One of them explains that he was picked up while leaving a friend’s house with his wife. They had no cause to arrest him and he claims he was selected because he was a white, middle class man. At first he thought he was being arrested and awaited some explanation, some charge. But without any reason or excuse they stopped the vehicle, pushed him out and began insulting and beating him up. This went on for almost three hours. Some thirty men had a go at him. When they had had their fun, he was pushed back in the vehicle and warned to keep quiet, that they knew his name and address. Then he was thrown out of the vehicle. He was lucky and not only because he’s was freed but because other victims have been tortured for up to two days before being released. Some claim to have been tortured with electricity, others with “pica-pica” a skin-irritating agent made of grinded fiberglass. The Military Guardia picked up Father Dorindo and as the beating was just starting the priest opened his arms and told his captors that what he was about to undergo was for their soul’s sake and for their families’. Surprised, they relented. One of the guards recognized he was a priest, and he was spared further punishment. Another kid was tied to a motorcycle and dragged through the streets. A musician was arrested for no apparent reason. He claims he was just standing, doing nothing just looking. He was taken away and locked inside a military personnel carrier, a tank-like vehicle. Suddenly, two Military Guadias entered the vehicle, placed their teargas-masks and pulled the safety cotter pin from a teargas canister. While the musician jumped, coughing, convulsing and yelping for air, the Guards, sitting down, took aim to kick him over and over again. Another victim, a 23-year-old law student, suffering the Stockholm syndrome, excused the Military Guardia explaining that they beat him with their riffle butts and kicked him while he was on the floor because, as they had claimed, they were fed up, very tired and hadn’t seen their family in weeks.

This terror methodology seems to be working. In fact, as far as I have witnessed, these victims were willing to tell me, their friends and neighbors what had occurred to them and show their bruises and bloody marks, but they dare not appear in front of a camera. No argument will convince them. I can’t blame them. One allowed his bruises to be photographed, but not his face.

At night, an ambulance passes unsuspected near the barricade. Suddenly it stops and four armed men pop out the back doors, attack a camera crew, steal their equipment and leave.

Basically, the overall message seems to be the same.

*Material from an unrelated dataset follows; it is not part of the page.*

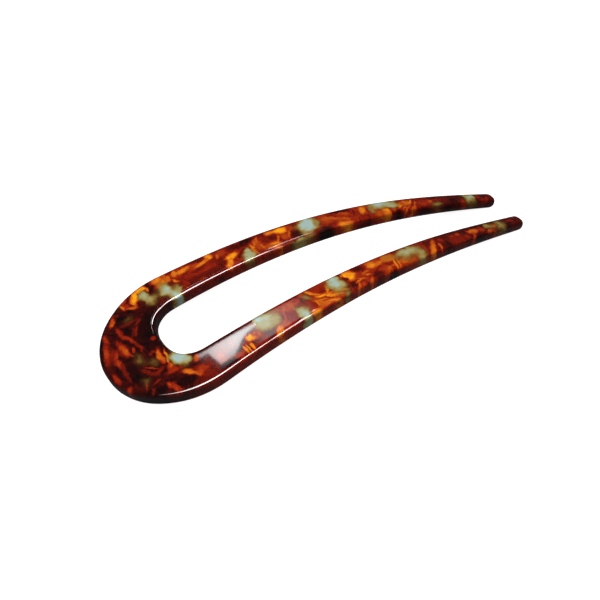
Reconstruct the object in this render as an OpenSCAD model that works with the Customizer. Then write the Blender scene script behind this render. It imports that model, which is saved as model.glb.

While the beatings are taking place, the soldiers repeat over and over again; “We’re going to teach you to respect the Bolivarian Government, respect the Armed Forces, respect the President.” Oddly, this morning General Garcia Carneiro, the Minister of Defense, on TV warned a well-known opinion maker to- respect and stop badmouthing the Armed Forces who are just doing their duty.

The unofficial figures speak of at least 8 dead, including several street executions, untold numbers of people kidnapped, tortured and released –from 17 year-old school kids to women and aged men, and nearly 300 arrested, tortured and sent to prisons with common criminals.. And in the midst of this one seeks council in the words, sufferings and procedures of people like Martin Luther King, Nelson Mandela and Mahatma Gandhi and— one bears witness to what is happening here. What else can we do?